• _STORED RECORDS_:
## START
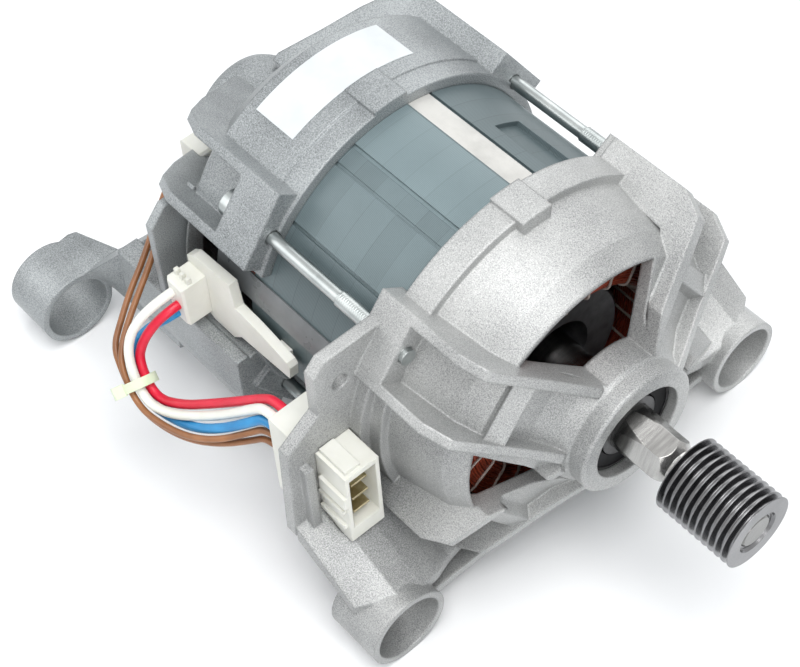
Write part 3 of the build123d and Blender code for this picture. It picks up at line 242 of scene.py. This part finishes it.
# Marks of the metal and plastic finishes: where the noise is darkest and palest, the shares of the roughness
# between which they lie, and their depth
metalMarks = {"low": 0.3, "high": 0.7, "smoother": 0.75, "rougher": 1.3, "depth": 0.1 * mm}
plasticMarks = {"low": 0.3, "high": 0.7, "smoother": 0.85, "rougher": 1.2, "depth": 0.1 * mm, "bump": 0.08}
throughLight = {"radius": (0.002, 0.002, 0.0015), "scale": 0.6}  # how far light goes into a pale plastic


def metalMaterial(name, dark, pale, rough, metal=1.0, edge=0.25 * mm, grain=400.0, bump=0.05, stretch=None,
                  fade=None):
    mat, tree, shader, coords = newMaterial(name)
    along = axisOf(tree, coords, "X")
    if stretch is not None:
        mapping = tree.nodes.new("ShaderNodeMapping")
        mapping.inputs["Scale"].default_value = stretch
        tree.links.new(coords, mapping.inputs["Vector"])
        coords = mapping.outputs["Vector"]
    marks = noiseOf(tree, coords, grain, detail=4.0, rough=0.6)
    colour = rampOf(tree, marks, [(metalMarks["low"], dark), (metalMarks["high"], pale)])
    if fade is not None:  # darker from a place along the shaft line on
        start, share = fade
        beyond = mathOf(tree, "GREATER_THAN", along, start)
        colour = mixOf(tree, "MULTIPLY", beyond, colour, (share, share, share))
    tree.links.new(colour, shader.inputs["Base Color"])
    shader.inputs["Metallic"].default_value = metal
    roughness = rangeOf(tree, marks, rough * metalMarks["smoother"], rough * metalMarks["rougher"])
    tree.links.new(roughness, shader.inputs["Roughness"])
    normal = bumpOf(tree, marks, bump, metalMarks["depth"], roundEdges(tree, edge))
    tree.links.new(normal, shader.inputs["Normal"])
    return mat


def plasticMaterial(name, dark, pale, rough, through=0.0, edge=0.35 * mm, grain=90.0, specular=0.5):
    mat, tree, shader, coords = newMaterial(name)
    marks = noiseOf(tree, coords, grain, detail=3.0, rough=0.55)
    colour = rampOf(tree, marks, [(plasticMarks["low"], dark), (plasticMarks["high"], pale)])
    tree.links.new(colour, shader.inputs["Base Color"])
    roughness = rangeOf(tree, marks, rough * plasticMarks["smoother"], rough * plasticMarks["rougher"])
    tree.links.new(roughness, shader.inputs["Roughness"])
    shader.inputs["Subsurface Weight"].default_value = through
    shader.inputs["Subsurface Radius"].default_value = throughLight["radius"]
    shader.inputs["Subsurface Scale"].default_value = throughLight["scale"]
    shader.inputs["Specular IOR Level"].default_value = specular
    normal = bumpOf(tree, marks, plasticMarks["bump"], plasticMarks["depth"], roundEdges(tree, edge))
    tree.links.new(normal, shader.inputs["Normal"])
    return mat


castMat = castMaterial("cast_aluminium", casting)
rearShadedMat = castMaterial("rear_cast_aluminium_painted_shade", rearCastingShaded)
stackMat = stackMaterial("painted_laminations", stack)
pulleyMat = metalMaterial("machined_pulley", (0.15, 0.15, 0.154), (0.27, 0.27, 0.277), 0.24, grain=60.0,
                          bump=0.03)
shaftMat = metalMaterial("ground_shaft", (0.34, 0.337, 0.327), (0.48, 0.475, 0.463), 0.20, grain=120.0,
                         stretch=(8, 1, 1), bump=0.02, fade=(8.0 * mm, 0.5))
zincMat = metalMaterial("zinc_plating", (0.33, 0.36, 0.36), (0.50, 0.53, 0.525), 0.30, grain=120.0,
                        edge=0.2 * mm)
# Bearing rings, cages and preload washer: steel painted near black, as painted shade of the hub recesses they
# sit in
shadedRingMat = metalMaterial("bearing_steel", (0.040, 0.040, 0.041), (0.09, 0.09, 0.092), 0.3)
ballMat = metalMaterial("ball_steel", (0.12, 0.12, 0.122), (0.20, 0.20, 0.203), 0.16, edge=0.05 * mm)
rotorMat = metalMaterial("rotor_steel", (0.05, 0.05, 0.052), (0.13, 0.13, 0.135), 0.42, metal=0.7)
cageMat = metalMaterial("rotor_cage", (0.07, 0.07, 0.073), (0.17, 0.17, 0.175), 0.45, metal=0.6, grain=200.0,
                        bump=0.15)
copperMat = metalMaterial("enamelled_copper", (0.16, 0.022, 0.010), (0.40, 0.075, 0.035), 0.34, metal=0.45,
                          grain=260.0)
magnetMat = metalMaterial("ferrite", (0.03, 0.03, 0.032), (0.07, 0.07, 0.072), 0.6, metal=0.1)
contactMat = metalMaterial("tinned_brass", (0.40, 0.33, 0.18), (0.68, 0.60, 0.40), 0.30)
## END
## START
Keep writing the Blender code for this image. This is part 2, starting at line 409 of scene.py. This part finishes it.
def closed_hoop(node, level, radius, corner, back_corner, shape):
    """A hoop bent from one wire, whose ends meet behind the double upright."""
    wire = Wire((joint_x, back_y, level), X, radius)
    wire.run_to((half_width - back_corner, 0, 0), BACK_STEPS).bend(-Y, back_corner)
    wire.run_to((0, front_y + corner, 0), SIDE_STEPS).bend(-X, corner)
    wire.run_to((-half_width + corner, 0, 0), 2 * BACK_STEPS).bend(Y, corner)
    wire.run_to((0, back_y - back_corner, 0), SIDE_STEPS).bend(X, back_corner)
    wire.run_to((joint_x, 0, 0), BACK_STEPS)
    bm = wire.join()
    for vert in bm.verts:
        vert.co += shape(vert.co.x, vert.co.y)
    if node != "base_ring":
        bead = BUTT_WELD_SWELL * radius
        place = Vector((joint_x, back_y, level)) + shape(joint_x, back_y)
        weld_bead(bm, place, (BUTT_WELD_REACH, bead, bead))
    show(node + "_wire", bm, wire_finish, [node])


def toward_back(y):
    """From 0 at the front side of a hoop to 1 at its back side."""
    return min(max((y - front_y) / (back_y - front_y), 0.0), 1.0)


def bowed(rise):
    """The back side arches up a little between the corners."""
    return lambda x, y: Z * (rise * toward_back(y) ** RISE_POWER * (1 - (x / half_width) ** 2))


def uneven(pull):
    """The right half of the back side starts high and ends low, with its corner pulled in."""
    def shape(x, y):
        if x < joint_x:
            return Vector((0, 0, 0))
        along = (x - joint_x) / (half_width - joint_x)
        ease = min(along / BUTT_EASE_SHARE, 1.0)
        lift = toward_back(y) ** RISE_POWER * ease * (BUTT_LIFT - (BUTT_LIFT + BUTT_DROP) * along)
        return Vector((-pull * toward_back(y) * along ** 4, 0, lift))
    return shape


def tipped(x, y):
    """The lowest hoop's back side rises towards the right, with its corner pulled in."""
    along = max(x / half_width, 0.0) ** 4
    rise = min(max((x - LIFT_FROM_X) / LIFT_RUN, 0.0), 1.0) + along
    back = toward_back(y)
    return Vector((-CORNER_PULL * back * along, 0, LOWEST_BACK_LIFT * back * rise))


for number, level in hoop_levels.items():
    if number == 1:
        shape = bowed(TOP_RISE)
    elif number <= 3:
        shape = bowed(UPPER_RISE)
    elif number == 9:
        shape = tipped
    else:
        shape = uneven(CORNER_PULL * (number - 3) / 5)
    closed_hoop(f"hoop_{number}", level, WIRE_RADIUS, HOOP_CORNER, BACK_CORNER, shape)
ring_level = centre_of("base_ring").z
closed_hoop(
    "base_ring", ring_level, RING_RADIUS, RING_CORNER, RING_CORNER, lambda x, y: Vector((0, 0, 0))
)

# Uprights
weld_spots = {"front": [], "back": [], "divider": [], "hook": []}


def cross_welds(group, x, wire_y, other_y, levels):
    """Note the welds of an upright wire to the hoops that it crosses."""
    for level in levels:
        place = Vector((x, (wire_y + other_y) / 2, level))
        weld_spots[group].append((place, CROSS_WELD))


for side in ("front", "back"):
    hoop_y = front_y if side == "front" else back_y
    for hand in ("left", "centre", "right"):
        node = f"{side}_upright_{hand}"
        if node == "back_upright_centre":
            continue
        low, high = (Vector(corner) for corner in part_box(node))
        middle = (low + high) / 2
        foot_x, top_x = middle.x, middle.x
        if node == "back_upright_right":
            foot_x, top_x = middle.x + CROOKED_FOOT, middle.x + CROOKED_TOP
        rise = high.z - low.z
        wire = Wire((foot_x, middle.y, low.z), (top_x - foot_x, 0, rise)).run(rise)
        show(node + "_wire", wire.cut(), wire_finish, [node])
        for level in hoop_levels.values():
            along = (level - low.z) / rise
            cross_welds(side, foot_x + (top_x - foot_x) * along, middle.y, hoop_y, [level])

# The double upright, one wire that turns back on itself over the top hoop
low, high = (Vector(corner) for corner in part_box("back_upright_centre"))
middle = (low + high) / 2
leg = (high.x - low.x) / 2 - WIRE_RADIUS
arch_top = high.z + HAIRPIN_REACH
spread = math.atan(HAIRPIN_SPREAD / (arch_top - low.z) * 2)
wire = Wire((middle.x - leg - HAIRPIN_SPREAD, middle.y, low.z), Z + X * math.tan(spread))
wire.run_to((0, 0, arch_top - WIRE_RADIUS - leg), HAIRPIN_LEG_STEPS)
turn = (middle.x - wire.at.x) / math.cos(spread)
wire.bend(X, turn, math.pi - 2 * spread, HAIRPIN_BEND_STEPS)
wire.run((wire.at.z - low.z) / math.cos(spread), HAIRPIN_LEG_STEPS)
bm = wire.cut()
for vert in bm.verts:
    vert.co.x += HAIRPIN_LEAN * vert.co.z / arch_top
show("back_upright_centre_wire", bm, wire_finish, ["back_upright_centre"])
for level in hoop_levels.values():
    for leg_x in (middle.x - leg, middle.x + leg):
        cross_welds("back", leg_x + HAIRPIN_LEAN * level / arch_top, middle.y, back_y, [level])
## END
## START
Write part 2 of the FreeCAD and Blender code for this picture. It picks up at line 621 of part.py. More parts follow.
## END
• _PROBLEM_: Locate all lines in the listing above with the word "scene" and copy them.

• _FINAL RESULT_:
Write part 3 of the build123d and Blender code for this picture. It picks up at line 242 of scene.py. This part finishes it.
Keep writing the Blender code for this image. This is part 2, starting at line 409 of scene.py. This part finishes it.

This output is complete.